Advantages & Risks of Each Category

RII – Strengths

  • Lower capital requirement
  • Dedicated 35% quota
  • Lower risk exposure

RII – Risks

  • Low allotment chances in oversubscribed IPOs
  • Limited allocation (usually 1 lot)

NII – Strengths

  • Higher allocation potential
  • No upper investment cap

NII – Risks

  • Large capital at risk
  • Funding cost if using IPO financing
  • Allotment not guaranteed

QIB – Strengths

  • Research-driven decisions
  • Large allocation access

QIB – Risks

  • Market exposure risk
  • Large capital concentration

Anchor Investor – Strengths

  • Early access
  • Can influence market perception

Anchor Investor – Risks

  • Lock-in restrictions
  • Exposure to listing volatility

 

Final Thoughts :-

If you’re applying for an IPO, knowing your investor category is crucial.

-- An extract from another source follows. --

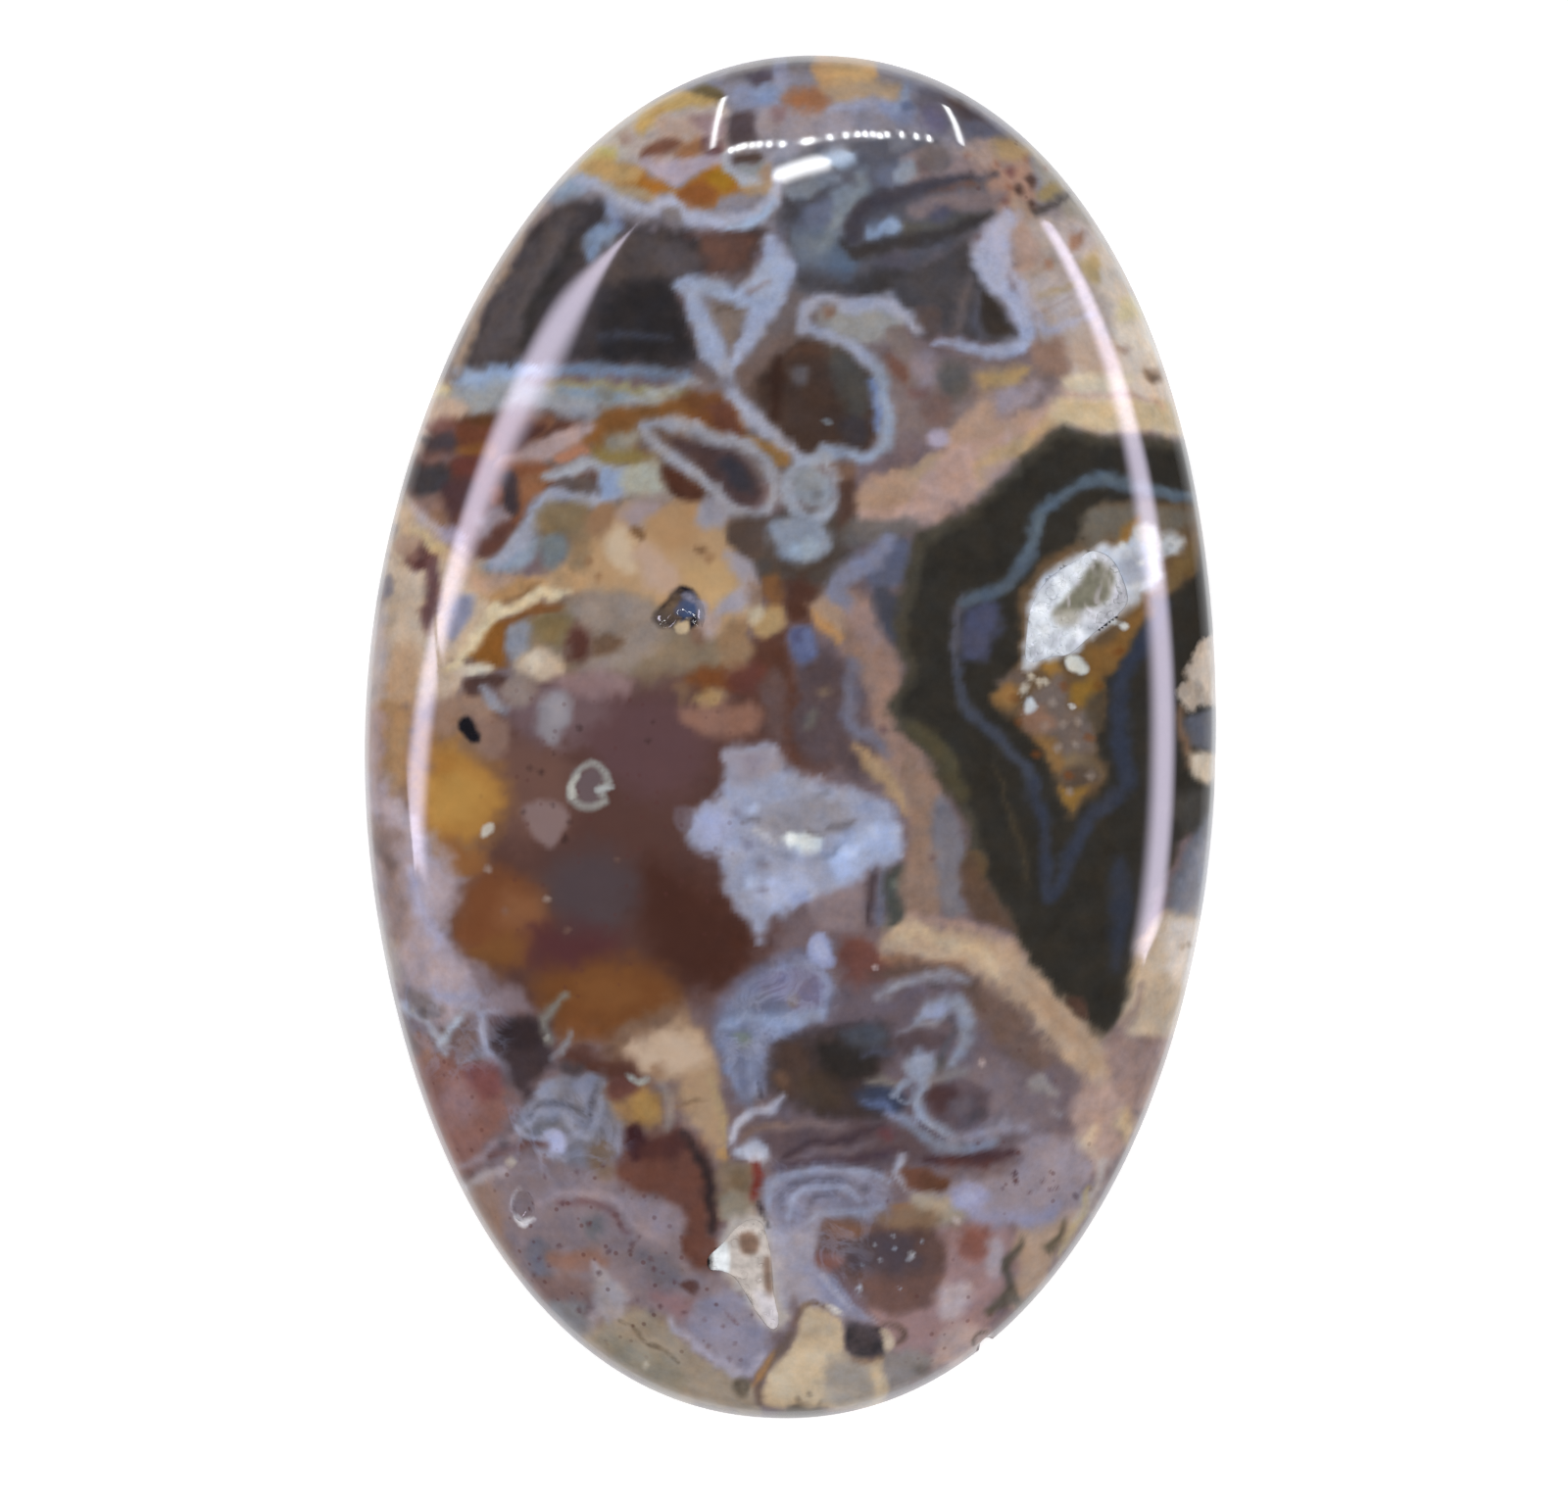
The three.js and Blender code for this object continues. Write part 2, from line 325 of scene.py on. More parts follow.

  • Small investors usually apply under RII.
  • High net-worth individuals apply under NII/HNI.
  • Institutions fall under QIB.
  • Large institutions investing before IPO opening are Anchor Investors.

FAQs

1. Can a retail investor apply in NII category?

Yes, but only if the application amount exceeds ₹2 lakh.

2. Which category has the highest IPO quota?

QIB category with 50% allocation.

3. Does applying for more lots increase chances in RII?

No. Retail allotment is usually lottery-based.

4. Are anchor investors allowed to sell immediately after listing?

No. They have mandatory lock-in periods.

5. Is NII better than RII?

It depends on capital availability and risk appetite.